Well, I almost missed it – although I would not have done so if local bookstores were still in business.  There are two new Roland Barthes translations into English that came out in March:

  • Complete Mythologies – the previous edition was only a translation of part of the book.  This one was translated Richard Howard, who had a Pulitzer for poetry, a PEN Translation award, National Book Award for translation, and a Chevalier of L’Ordre National du Mérite from the French government.  There is a very funny review of it this Sunday’s New York Times Magazine entitled “How Roland Barthes Gave Us the TV Recap.”

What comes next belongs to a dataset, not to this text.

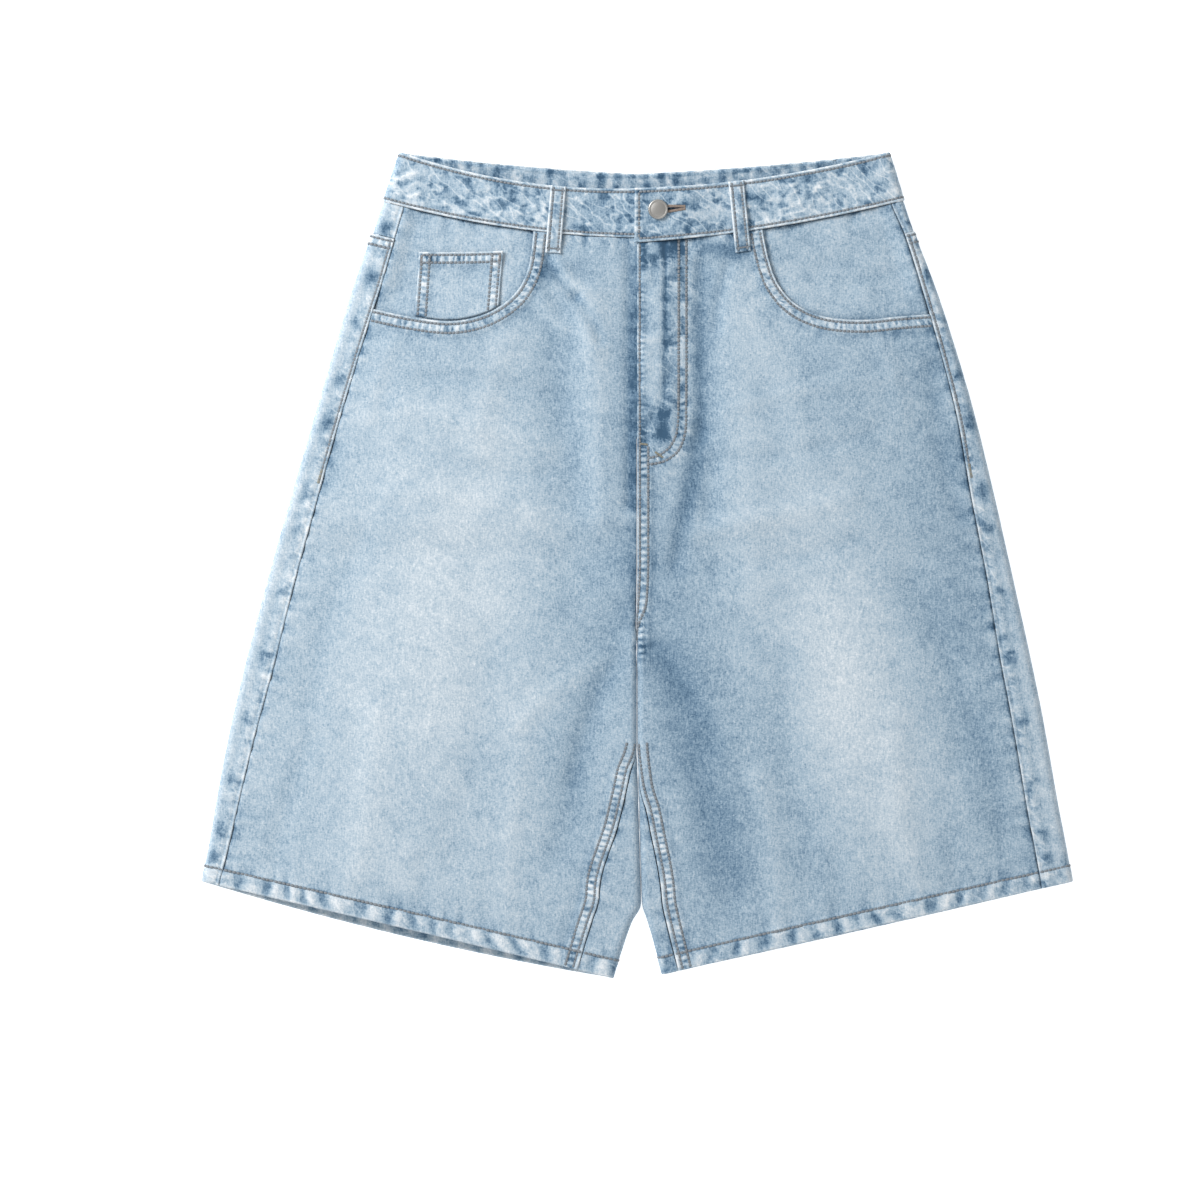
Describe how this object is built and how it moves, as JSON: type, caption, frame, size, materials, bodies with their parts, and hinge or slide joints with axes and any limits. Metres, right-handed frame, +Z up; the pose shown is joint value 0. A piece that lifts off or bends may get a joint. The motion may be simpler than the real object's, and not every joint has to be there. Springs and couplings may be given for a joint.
{
  "type": "denim shorts",
  "caption": "Knee-length denim shorts laid flat front side up, with scoop pockets, coin pocket, belt loops, a buttoned waistband, a closed fly and open legs.",
  "frame": {"origin": "middle of the underside of the shorts' box, on the surface they lie on", "axes": "+X to the wearer's left, +Y up to the waistband, +Z up from the surface, the front of the shorts facing up"},
  "size_m": [0.6984, 0.6614, 0.0195],
  "materials": {
    "denim_front": "washed light blue denim twill, paler on the thighs",
    "denim_back": "washed blue denim twill with darker puckers along the seams",
    "denim_band": "washed denim, crinkled and marled where it is doubled",
    "thread": "matt grey-brown sewing thread",
    "button_metal": "satin grey metal, plain"
  },
  "bodies": {
    "root": {"waistband": "denim_band", "front_panel_right": "denim_front", "front_panel_left": "denim_front", "pocket_facing_right": "denim_front", "pocket_facing_left": "denim_front", "coin_pocket": "denim_front", "back_yoke_right": "denim_back", "back_yoke_left": "denim_back", "back_panel_right": "denim_back", "back_panel_left": "denim_back", "back_pocket_right": "denim_back", "back_pocket_left": "denim_back", "belt_loop_front_right": "denim_band", "belt_loop_front_left": "denim_band", "belt_loop_back_centre": "denim_band", "belt_loop_back_right": "denim_band", "belt_loop_back_left": "denim_band", "button": "button_metal"}
  },
  "joints": []
}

  • Travels in China.  The review in the Guardian said:  “Rummaging around in deceased writers’ drawers for material they never wanted to publish being a mysteriously uncontroversial enterprise, we are now treated to typed-up versions of Barthes’s notebooks from a three-week voyage to China in 1974, when he was dragged around with other left luminaries to tourist attractions, ballets and factories, dinners and Maoist lectures. Towards the end, he explicitly considers publishing the notebooks ‘as they are’ (thinking of them as a simple record of sights and smells, a “phenomenology”) but then he didn’t. Now, though, he is safely dead, sublimed into academic industry, so his decision obviously cannot be allowed to stand. Barthes in China was semiotically frustrated (everything too obviously meant what it meant, congealed into interchangeable ‘bricks’), often bored (‘trips in the minibus are irritating’), and had migraines. He reports on weather and meals (‘Dish: sheep’’ stomach, etc. Very nice’), and admires young factory workers. The book’s most charming aspect is his little sketches: of hairstyles, or statues, or seating plans, and one tiny caricature of a near-featureless but somehow reassuring Confucius, an apparition perhaps of one whom Barthes wished to meet but didn’t.”

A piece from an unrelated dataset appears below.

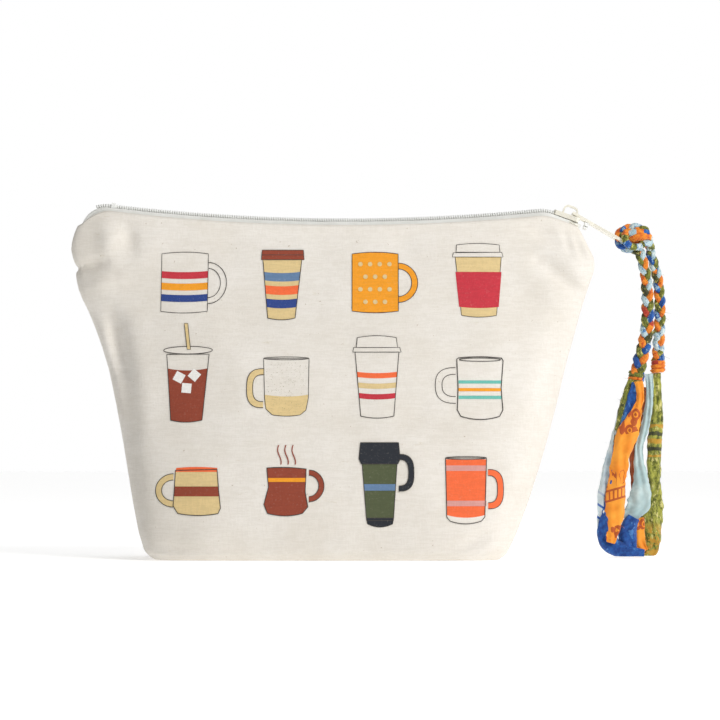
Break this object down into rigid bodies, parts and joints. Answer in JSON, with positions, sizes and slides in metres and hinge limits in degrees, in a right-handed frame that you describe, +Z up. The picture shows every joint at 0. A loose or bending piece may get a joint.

I haven’t read either of these books yet, but hope to do so as soon after Amazon delivers them to my house.  I’m particularly excited by the new edition of Mythologies.

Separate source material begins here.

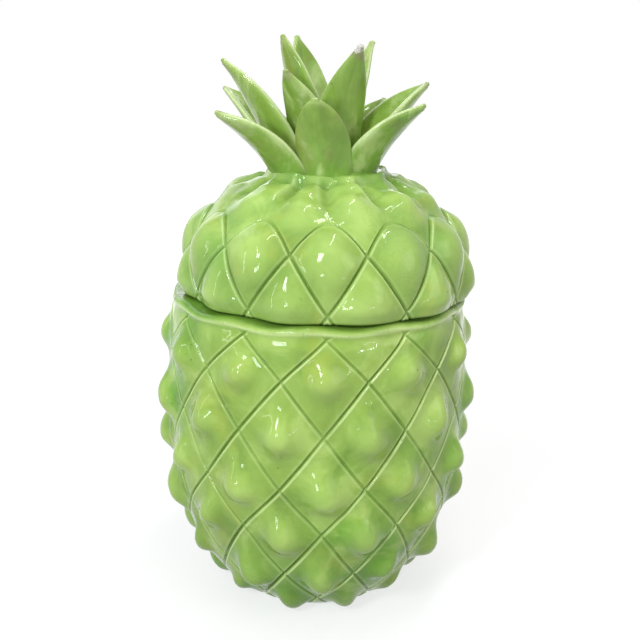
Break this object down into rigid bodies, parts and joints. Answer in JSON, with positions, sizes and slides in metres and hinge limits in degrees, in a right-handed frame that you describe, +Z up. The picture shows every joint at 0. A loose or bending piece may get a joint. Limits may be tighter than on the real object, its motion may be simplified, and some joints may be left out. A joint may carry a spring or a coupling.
{
  "type": "pineapple canister",
  "caption": "Glazed ceramic canister shaped like a pineapple, with a diamond-patterned jar, a domed lift-off lid and a crown of upright leaves.",
  "frame": {"origin": "middle of the jar's foot ring, on the surface it stands on", "axes": "+Z up the jar to the leaves, -Y towards the side shown first, +X to that side's right"},
  "size_m": [0.2014, 0.2004, 0.3429],
  "materials": {
    "jar_glaze": "glossy lime-green glaze over white earthenware",
    "lid_glaze": "glossy lime-green glaze, paler on the raised nubs",
    "leaf_glaze": "glossy leaf-green glaze, thin and pale on the rims"
  },
  "bodies": {
    "jar": {"jar": "jar_glaze"},
    "lid": {"lid": "lid_glaze", "leaf_front": "leaf_glaze", "leaf_front_left": "leaf_glaze", "leaf_front_right": "leaf_glaze", "leaf_left": "leaf_glaze", "leaf_right": "leaf_glaze", "leaf_back_left": "leaf_glaze", "leaf_back_right": "leaf_glaze", "leaf_back": "leaf_glaze", "leaf_inner_front": "leaf_glaze", "leaf_inner_right": "leaf_glaze", "leaf_tall_left": "leaf_glaze", "leaf_tall_back": "leaf_glaze", "leaf_tall_right": "leaf_glaze"}
  },
  "joints": [
    {"name": "lid_lift", "type": "slide", "parent": "jar", "child": "lid", "axis": [0, 0, 1], "range_m": [0, 0.15]}
  ]
}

Speaking of China (and otherwise almost completely off-topic) I was annoyed by yet another television appearance of the always tendentious Niall Ferguson – I caught a snippet of a comparison of a Chinese 15th century ship that was compared to Columbus’s Santa Maria.  Ferguson said out loud that the Chinese ship was ten times the size of the Santa Maria, which is true – but the accompanying graphic showed two ships – one of which was a tenth the size in a single dimension – so that the difference in the ships was a thousand-fold.  What is this absolute lack of basic arithmetical skills – didn’t Niall Ferguson argue for scientific education in another forum?  (Yes he did.)

According to that graphic, the Santa Maria would have have a length less than seven meters long – which should have raised alarm bells all around.  Now true, I only glimpsed about a minute of the program, but it left me wondering – when did public television in America descend to the level of Fox News?  (I notice that the same program has attracted negative reviews).